Nick races the bike in serious classic race meetings and it looks every inch the serious racer. He reports that it is not quite as quick as the best Rob North framed bikes but it was very beautiful gleaming in the early autumn Anglesey sun.
Gorgeous as Nick’s Metisse and the bike I would have most liked to take home was Tony Howard’s interpretation of the road-going flat tracker which BSA should have made at the time of Triples’ launch.
The bike was, and is, very much a labour of love and showed the special builder’s art at its supreme best. Tony toiled to get the best selection of parts for this motorcycle and then had the assembly and engine tuning carried out by the legendary P&M Motorcycles.
Richard Peckett remembers the bike well. “Tony had a very clear idea of what he wanted from the project and so we followed his ideas closely. The engine is lightly tuned – a slightly sharper cam to give a bit more bottom end and a gas flowed head – but we wanted to build reliability into the motor. This is why we fitted one of our belt drive conversions to replace the original chain primary drive.
“The belt drive is much cleaner and frees easily in traffic so that you can find neutral. Also, some of the replica primary chains being sold at the moment are not of good quality and a primary chain breaking on a Triple is always going to be expensive – not to say very dangerous.
“We did all the little trick things from our race bikes, like dished nuts and milled-out engine plates, and these look right because they are honest – they’re just what we would have on our race bikes.
“I think that this is why the bike has turned out so well. It’s a very honest bike and looks just like what it is, which is how all motorcycles should be.”
For the paintwork he turned to another great name in the British classic bike scene – FD Motorcycles in Great Dunmow, tucked away on the south coast of England. Nick Rowe specializes in painting classic bikes and has the same sort of intuitive sense of what a classic special should look, and almost feel, like as Richard Peckett does.
Instead of paint piled up in great, thick, garish layers, Nick applied the plain BSA red and black with supreme care and the results have all the purity of simplicity executed to perfection. This is much harder to achieve than might seem at first glance. Nick had no protective shield of fancy airbrush work or metallic finishes behind which to hide. Simple red and pure black was either going to be very, very good – or second rate – and both results would be readily apparent.
Do you need dished bolts, marginally lightened engine plates and perfect paintwork on a road bike? In practical terms, no – but there again Michelangelo could have painted the ceiling of the Sistine Chapel in a nice, plain limewash and it would have covered the plaster just as well. Care and beauty does make a difference to our lives and Tony’s machine made me feel better about my place in the multiverse just as much as any other cultural experience.

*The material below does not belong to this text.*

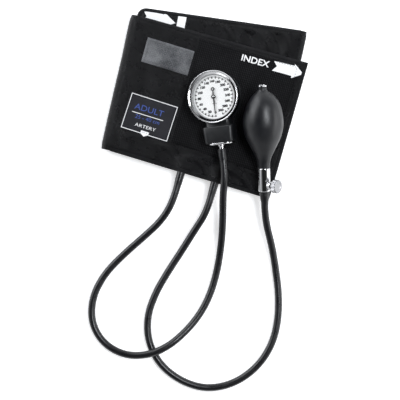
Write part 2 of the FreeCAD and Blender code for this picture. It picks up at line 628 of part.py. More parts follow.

Something else which made me think about issues wider than just motorcycles was the presence of Guy Martin. From being just a very good Isle of Man TT racer, Guy Martin has become a media superstar in Britain thanks to his innumerable non-motorcycling TV appearances. He plays the part of the bluff, honest man-of-the-people-folk-hero very well but professes to loathe the publicity which comes with stardom: not enough to refuse being a multi-millionaire but sufficient to avoid talking to the media.

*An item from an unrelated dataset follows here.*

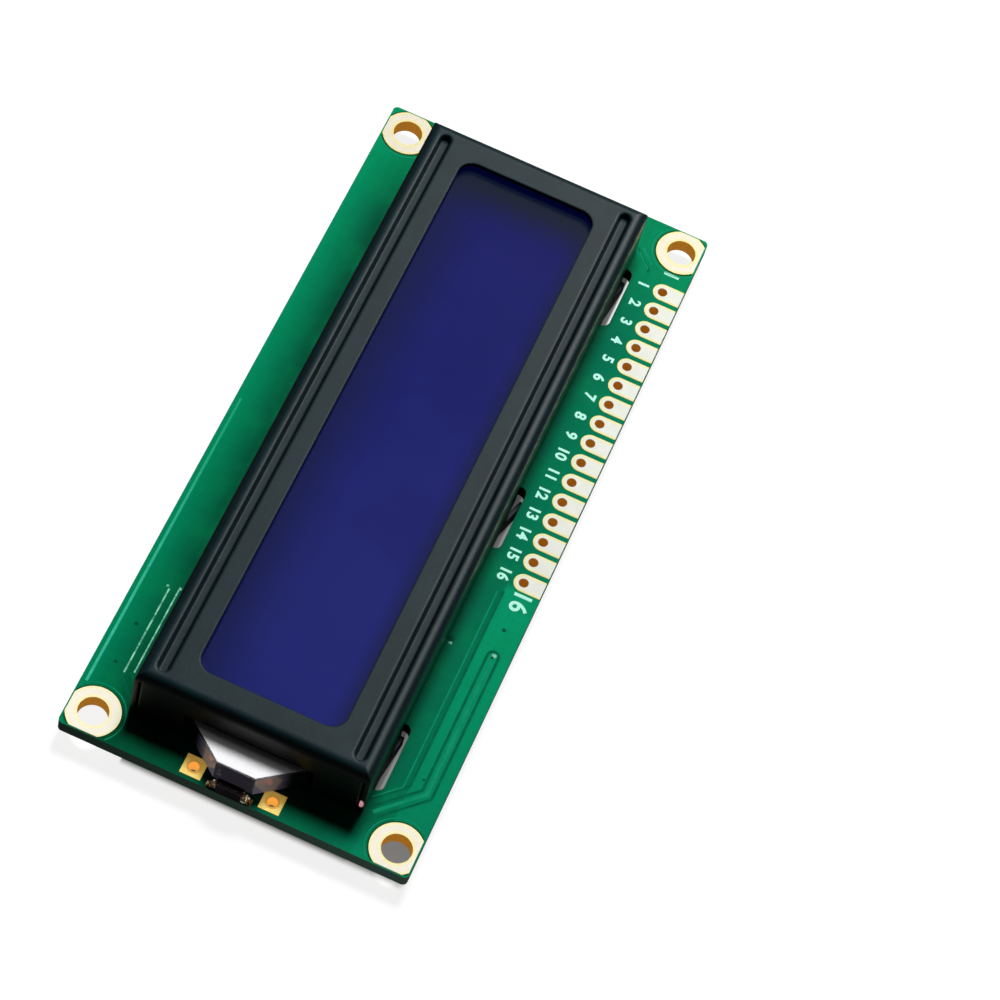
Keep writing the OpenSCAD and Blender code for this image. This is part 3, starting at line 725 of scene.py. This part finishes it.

On Sunday, Guy was, sort of, in evidence with his world record Wall of Death Triple. I’ve never been famous, not even in my own lunch-time, but I must say that it doesn’t look like much fun to me. “Selfie, please Guy”. “Picture Guy, for my daughter.” “Autograph.” “Look at my bike.” “Smile, please.”
Will you? Can you? Have you? Can I? It’s no wonder Guy looked furtive and harassed.

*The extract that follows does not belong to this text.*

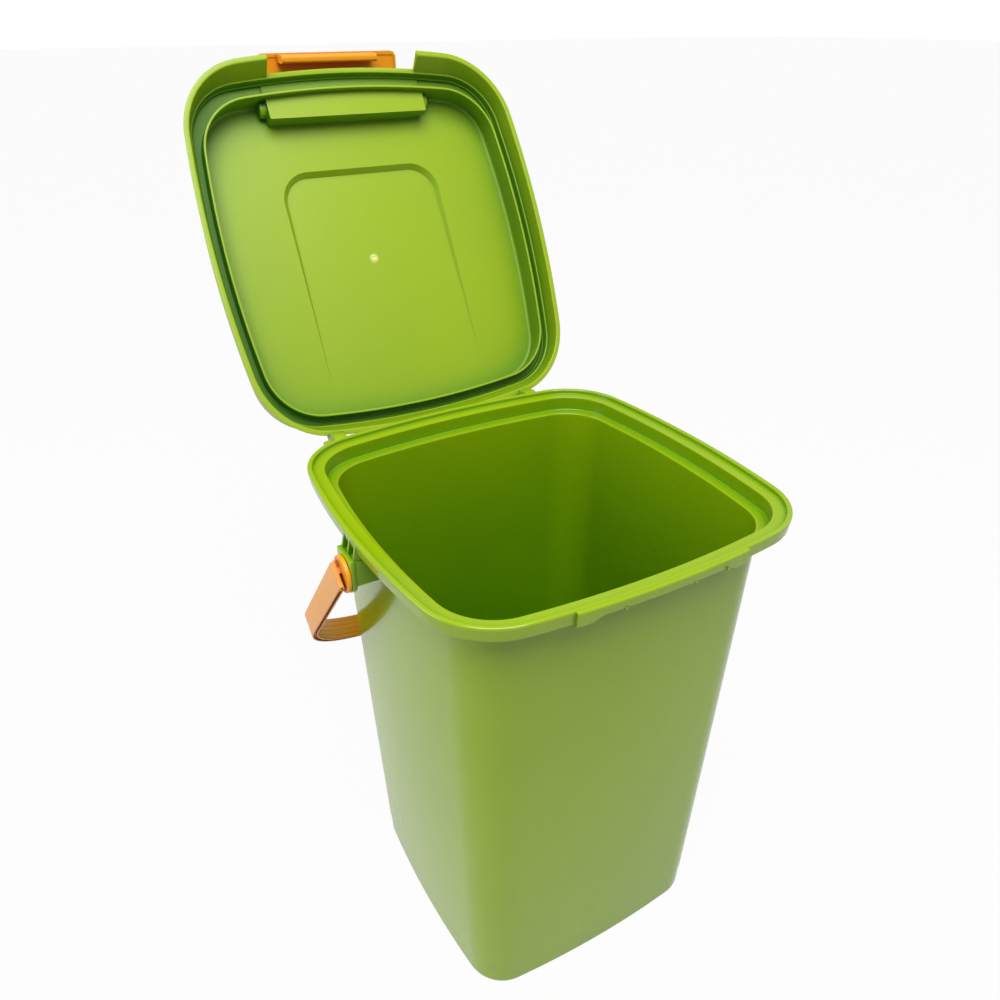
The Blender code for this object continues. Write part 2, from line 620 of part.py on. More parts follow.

Guy is very, very wealthy and a media star – but I got to sit next to our trailer in the sun, eat some lovely salmon sandwiches with Carol and admire our Manx Norton. Then I went for a play on the track without being harassed. I can’t guarantee which one of the two of is the richer – but I’m fairly sure that I know the answer.
The final philosophical thought – I really was in a serious Zen frame of mind at Beezumph – was the social harmony of the event. In the paddock, there was a gentle, courteous, kind atmosphere which reminded me, very strongly, of my hippy days in the early 1970s. We were one tribe together bound by common interests, an agreed social structure and shared beliefs.
What was perhaps even more impressive was that the same spirit of unity and harmony extended to the track sessions. The Anglesey circuit is unknown outside Britain because it only hosts smaller events. This is a real yin and yang situation. Its joy is that the track officials know the riders, and car drivers, personally and have an affection for them which is completely unknown at the bigger venues. If Anglesey had a huge paddock, media centre and all the other trappings of a sophisticated modern venue then it would instantly lose its home spun charm.
As for the track itself, again yin and yang become apparent. The track sticks right out into the Irish Sea and, when a south-westerly storm blows up from the Atlantic, it is a truly grim place to be.
But, as with Beezumph, the weather can turn in the blink of an eye and then the 2.1 miles of twisting tarmac is utterly sublime and the equal of anything in the world. Here’s what it looks like:
On the track, yes the quicker riders did get on with the job but at the same time there was the same kindness and courtesy which exemplified the rest of the Beezumph and this, more than anything else, is the magic of the event.
Our thanks to the TR3OC www.tr3oc.com for a wonderful weekend and a reminder of why we all love classic bikes so much.